We specifically chose to measure changes in teachers' content knowledge in practiceapproximating and locating teachers on the LT based on their interviews, conversations during PD, and classroom video-rather than on validated measures of CT content knowledge (Tang et al., 2020). This conceptualization recognises the interrelated nature of content and pedagogical knowledge as reflected in the LT and also aligns with the goals of the co-constructed nature of the project. In relation to the shifts in teacher thinking about CT, we found that it's essential to provide ongoing support to reframe teachers' understandings and debunk misconceptions. This allows them to develop deeper understandings not just about CT, but about integrated teaching and disciplinary practices. As teachers came to new understandings of CT, they recognised the potential for connecting to content learning and began to see CT as problem-solving practices that connect to multiple disciplines and everyday life. This allowed them to infuse CT into multiple aspects of interdisciplinary teaching. Professional learning supports, such as collaborative conversations with colleges, co-construction of lessons, opportunities to participate in lessons as learners, and practice with activities such as read-alouds and CT warm-ups, helped to support these shifts in teachers' thinking.
Our elaboration of an LT for teachers' abilities to attend to student thinking interacts with and supports the LT on CT integration into disciplinary teaching. Kathryn's progression over the two LTs illustrated a specific case, though we found that teachers generally progressed more slowly through the LT for attending to student thinking. We hypothesise that teachers' own CT knowledge limits their progression beyond Level 2 on both trajectories, and that to move to Level 3 on either trajectory, teachers need to be at Level 2 on both LTs.
Teachers' progressions through the LTs were not necessarily linear. While some teachers remained at a single level over a longer period of time, their work with students also enabled an acceleration of their own learning as they considered how to best meet the needs of their students. Using pedagogical content knowledge LTs as a mechanism for investigating teachers' developing understandings of how to attend to students' computational thinking skills enabled us to design and implement targeted professional learning supports that were responsive to teacher needs and the goals of the Making CT community.
One limitation of this study is that teachers' progress on the LTs are documented at three points throughout the year: pre-PD sessions, mid-year, and end-of-year. We utilised the video recordings of each of the monthly sessions in order to provide insight into teacher thinking and learning and to identify instructional scaffolds that supported shifts in teacher learning, but future work that examines shifts in LTs across multiple timescales would make a valuable contribution to the literature. Another limitation of this study is that it does not account for the nuances in teachers' developing understandings of specific CT concepts (e.g., pattern recognition, abstraction, decomposition, and algorithms). Many of the teachers that we've worked with have shared that it was only after several months of PD sessions that they truly began to grasp particular CT concepts. In particular, abstraction and decomposition required several sessions of repeated discussion and participation in scaffolded activities (e.g., children's literature content analyses, participating as learners in lessons). Research that investigates which specific CT concepts are most challenging for teachers to implement, and what supports they need to introduce and reinforce these concepts with students, would offer a new perspective on teachers' CT learning.

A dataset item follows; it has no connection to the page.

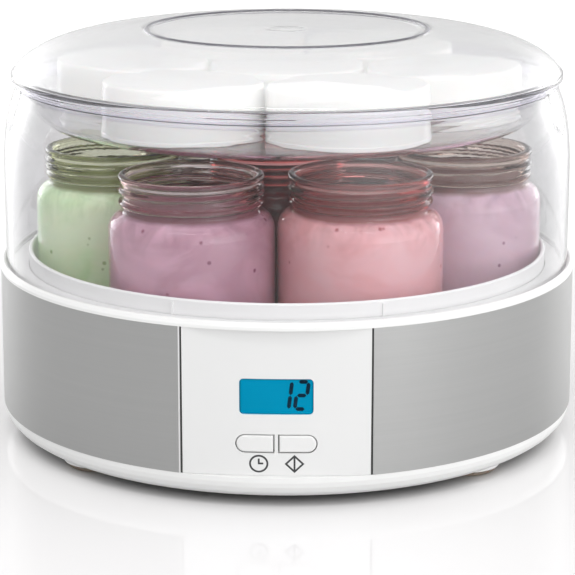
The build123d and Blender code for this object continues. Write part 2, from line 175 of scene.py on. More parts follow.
def brushed_steel(name):
    m = Mat(name)
    streak = m.noise(1.0, 6.0, 0.65, m.mapped((9.0, 9.0, 5200.0)))
    wide = m.noise(1.0, 3.0, 0.5, m.mapped((2.5, 2.5, 420.0)))
    both = m.math("ADD", m.math("MULTIPLY", streak, 0.65), m.math("MULTIPLY", wide, 0.35))
    tone = m.ramp(both, [(0.30, (0.412, 0.412, 0.410)), (0.50, (0.434, 0.434, 0.431)), (0.72, (0.456, 0.456, 0.453))])
    # painted highlight: a thin bright line along the folded edge of the sheet beside the fascia
    x, y, z = m.xyz()
    turn = m.math("MULTIPLY", m.math("ARCTAN2", x, m.math("MULTIPLY", y, -1.0)), 180 / pi)
    painted_fold_highlight = m.math("MULTIPLY", m.span(turn, -17.98, -17.90, 0.0, 1.0), m.math("LESS_THAN", turn, 0.0))
    tone = m.mix(painted_fold_highlight, tone, (0.93, 0.93, 0.93))
    r = m.span(both, 0.25, 0.75, 0.30, 0.42)
    nrm = m.bump(streak, 0.10, 0.00003)
    tg = m.n("ShaderNodeTangent", {"direction_type": "RADIAL", "axis": "Z"})
    m.principled(Base_Color=tone, Metallic=1.0, Roughness=r, Normal=nrm, Anisotropic=0.55, Tangent=tg.outputs[0])
    return m.m


def plain(name, base, rough=0.5, metallic=0.0, scale=120.0, vary=0.12, bump=0.15, dist=0.0001, bump_scale=900.0, **more):
    m = Mat(name)
    lo = tuple(c * (1 - vary) for c in base)
    hi = tuple(min(1.0, c * (1 + vary)) for c in base)
    tone = m.ramp(m.noise(scale, 4.0), [(0.3, lo), (0.7, hi)])
    r = m.span(m.noise(scale * 1.7, 3.0), 0.3, 0.7, max(0.02, rough - 0.08), min(1.0, rough + 0.08))
    nrm = m.bump(m.noise(bump_scale, 3.0), bump, dist)
    m.principled(Base_Color=tone, Roughness=r, Metallic=metallic, Normal=nrm, **more)
    return m.m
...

An overarching goal of our work is to support teachers in identifying and taking up opportunities to embed CT into existing curricula. Findings from our study suggest that using LTs to guide the design of collaborative PD sessions can effectively shift teachers' understandings of CT, as well as their abilities to understand and support students CT and content learning. Our work also provides insight into building researcher-practitioner partnerships that allow educators to co-develop new understandings of educational practices over time.
During the 2021-2022 academic year, we've continued to work with the eight teachers in this study, as well as six additional teachers who were brought into the Making CT project by their colleagues. We anticipate that in their second year, returning teachers may reasonably reach Level 5 on both LTs. A key focus of our work is utilising the LTs described in this paper, as well as the accompanying instructional practices for supporting teacher learning, to guide the monthly sessions and to introduce others to the Making CT community. Through sharing the LTs with teachers and utilising them as a tool for teachers to self-reflect on their practices and set personal learning goals, our aim is to continue to refine the LTs described in this paper and to document the iterative nature of teachers' understandings. As part of ongoing data collection and analysis, we've also incorporated teacher self-reports about their understandings of particular CT concepts, including pattern recognition, abstraction, decomposition, and algorithms, during each session. It is our hope that this work will support the development of CT-specific teacher PD for elementary teachers. This study also contributes a new construct, pedagogical content knowledge learning trajectories, that can be used to create and evaluate professional learning experiences across multiple contexts.